It's an experience I am living right now, and it's sweeter than I could ever have imagined. So I'm a soft-spoken, introverted South Indian girl born and brought up in a rural area who had no experience of living outside my state for a lengthy stretch of time. I was educated in the best schools in the locality and was a good student my entire life, passing the 12th standard board exams with full A+. Sure, I had visited a lot of places across the country because my father was in the army and was stationed mostly in north India, but I was still considered as someone “innocent” and “without exposure" to metropolitan cities and their ways by overbearing relatives. One aunt was particularly condescending as she lives in Chennai with her husband and her daughter, a studious engineering student a couple of years older than me.
I had an affinity towards arts in general and literature in particular from childhood and was one of those lucky sorts who got their parents’ complete support to choose their career path.
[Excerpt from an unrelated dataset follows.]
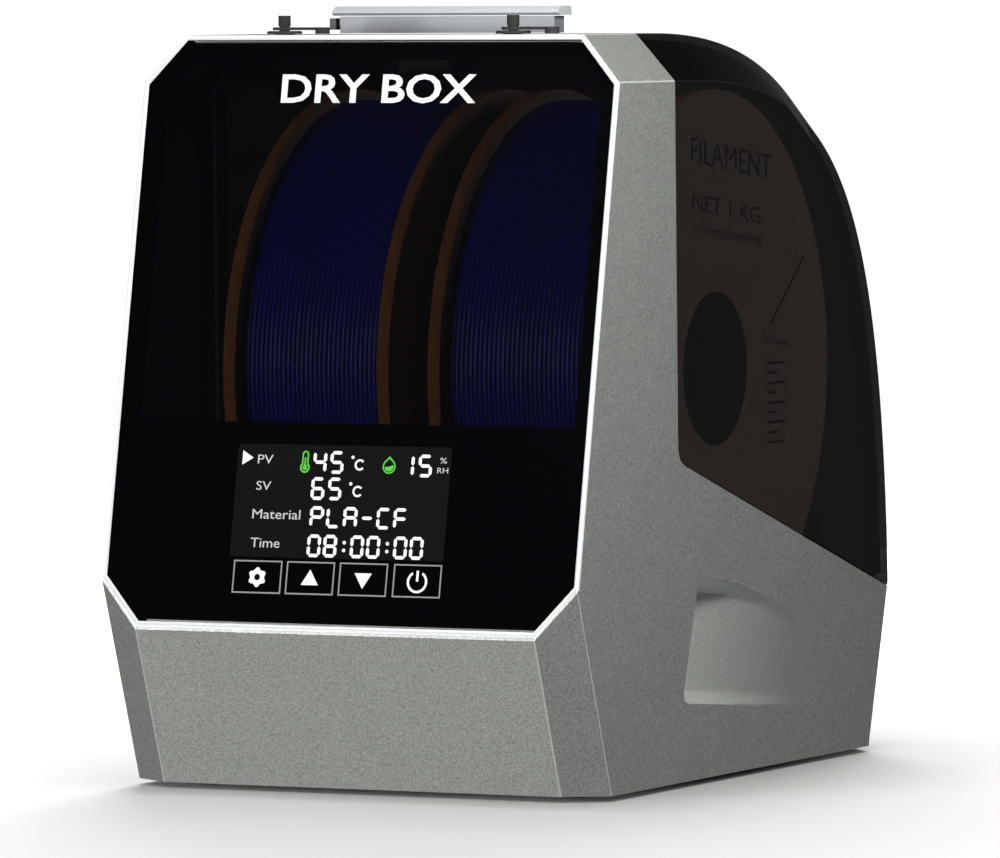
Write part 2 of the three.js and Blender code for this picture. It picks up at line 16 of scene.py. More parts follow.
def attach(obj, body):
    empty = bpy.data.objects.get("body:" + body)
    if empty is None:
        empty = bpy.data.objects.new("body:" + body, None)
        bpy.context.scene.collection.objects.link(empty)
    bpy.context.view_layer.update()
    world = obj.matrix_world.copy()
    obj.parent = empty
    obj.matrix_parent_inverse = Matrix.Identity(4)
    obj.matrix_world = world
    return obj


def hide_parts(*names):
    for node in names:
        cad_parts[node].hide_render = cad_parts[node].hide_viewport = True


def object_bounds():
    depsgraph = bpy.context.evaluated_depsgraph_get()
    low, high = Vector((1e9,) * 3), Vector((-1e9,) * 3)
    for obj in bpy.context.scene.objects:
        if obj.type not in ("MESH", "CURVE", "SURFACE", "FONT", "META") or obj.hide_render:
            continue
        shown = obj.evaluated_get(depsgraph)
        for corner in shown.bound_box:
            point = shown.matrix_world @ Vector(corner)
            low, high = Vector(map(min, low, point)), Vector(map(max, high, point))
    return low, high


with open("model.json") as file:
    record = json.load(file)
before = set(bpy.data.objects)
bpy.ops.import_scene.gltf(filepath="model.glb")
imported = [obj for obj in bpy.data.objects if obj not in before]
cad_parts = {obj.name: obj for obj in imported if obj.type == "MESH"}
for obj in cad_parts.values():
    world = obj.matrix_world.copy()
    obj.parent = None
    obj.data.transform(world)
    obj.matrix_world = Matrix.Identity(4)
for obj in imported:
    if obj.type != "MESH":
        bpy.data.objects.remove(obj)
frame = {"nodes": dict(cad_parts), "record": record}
cad_low, cad_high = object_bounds()
scene = bpy.context.scene

# ---- Driving dimensions, millimetres ----

WIDTH = 185.0
HALF = WIDTH / 2
HEIGHT = 263.0
FOOT_HEIGHT = 2.0
WALL = 2.5
PANEL_RUN = 41.2
PANEL_BOTTOM_Z = 55.3
BASE_FRONT = -20.5
BASE_REAR = 229.5
DOME = ((247.1, 57.6), (241.8, 207.7), (198.3, 263.0), (58.2, 263.0))
CHAMFER_X = 15.0
CHAMFER_DEPTH = 16.6
LOWER_CHAMFER_DEPTH = 9.0
PANEL_SHOULDER = 17.0
CREASE_RADIUS = 1.7

# How far a corner of the chamfers moves for each millimetre its faces are set in.
SIDE_STEP = 0.385
CREASE_STEP = 0.444
LOWER_STEP = 0.566
SHOULDER_STEP = 0.378
NARROW_STEP = 0.451

SEAM_CORNER = (52.6, 118.6)
SEAM_CORNER_RADIUS = 7.3
SEAM_LEAN = math.radians(0.7)
SEAM_FALL = math.radians(16.6)
SEAM_GAP = 0.35

BEZEL_EXTRA_BELOW = 1.3
BEZEL_LIP = 1.0
BEZEL_DEPTH = 5.0
BEZEL_LEAN = math.radians(31.8)
GAP = 0.3

SPOOL_RADIUS = 100.0
SPOOL_WIDTH = 66.0
SPOOL_INNER_X = 7.5
SPOOL_CENTRE = (118.6, 142.5)
SPOOL_BORE = 27.5
SPOOL_CORE = 38.0
FLANGE = 5.0
FILAMENT_RADIUS = 96.0
STRAND = 1.75
STRAND_STEPS = 6
TURN_STEPS = 128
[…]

Therefore, I chose English for my BA, going against the popular trend of MBBS and engineering in the family. I did not want to be confined to my locality alone and was actively trying to get into the best institutes in India, and my metropolitan aunt got wind of it. Over a lengthy phone call to my dad I remember her “well-meaning” proclamation, of course phrased a tad more unassumingly- “she can't handle living in cities because she doesn't have any exposure and will be swayed easily because of her village naivety. What if she gets into the wrong company, gets a boyfriend and even starts using drugs?” My dad just brushed her words aside and did not bother contradicting her because none of us thought it worthy of a debate at the time. The only thing my parents told me was this. Just be the best at what you do and let your actions speak.
I was unfortunately unable to crack the national entrance exams to any of the central universities in India that I applied to that time and ultimately decided to go to a well-known college in my district for BA. This lent weight to my aunt's words. I had my dad's ‘ward of defence personnel' quota and could have gotten into any central university I desired through it, but I wanted to prove myself and my abilities and decided against it. I also was eligible for a hefty merit-based state scholarship, so it was not a bad choice to make at the time. My high-flying aspirations were thus postponed for MA and this incredible urge to get into EFLU Hyderabad seized me entirely. I remained patient and studied hard to avoid a repeat performance of my previous defeat, saved up all my scholarship money for later. During this time, I encountered several other well-wishers and teachers who underestimated me because of how soft-spoken and introverted I was. I did not bother correcting anyone. I graduated with a rank from the university.
After BA I wrote the entrance exams once again, and at last, lady luck grinned wide at me. I cleared EFLU entrance with the higest score, cleared all the central university exams with high ranks and had my pick of the universities for MA. That was a massive confidence booster and I decided to go with EFLU, my hereto elusive dream. I studied in Hyderabad against all odds as predicted by my well-meaning aunt, adapting seamlessly into the Hyderabad culture and making a bunch of awesome friends from across the world whom I can trust with my life. I travelled abroad with some friends (to a northern neighbour of India) for a paper presentation, helped organize international conferences in my university, volunteered for animal welfare activities and eventually graduated with high marks. In all this time, with much difficulty I controlled my country bumpkin instincts and managed to not touch drugs, alcohol or cigarettes even once. My aunt already got her answer, but she still subtly snubbed me well-meaningly in front of relatives saying that my academic discipline was not “as challenging as being an engineer” was, like her daughter. I didn't bother correcting her and her ill-founded assumptions.
Soon after college, without any formal coaching, I cleared the NET exam in English, one of the toughest competitive exams in India that makes one eligible for lectureship in colleges. I aimed higher and also applied for PhD in two leading IITs, hoping and praying for a positive result. I travelled across the country with a few of my ambitious friends to undertake rigorous entrance exams and interviews with 10+ member panels and got selected into both of the IITs. Now I am gearing up to go to north India to join the best of the two. Chennai is eerily silent at this point and all the helpful advices have stopped. However, I'll break the tradition this one time and go against my grain to say this- dear aunt, don't judge a book by its cover.
P.s: I'm keeping all the details vague because as I've mentioned earlier, I'm an introvert and don't like to project myself out there on social media much. Plus, my relatives use Quora and I would like to avoid a family feud 😆. It's the first long response I've written on Quora and that's because the question was simply too tempting to pass up. Thanks for reading!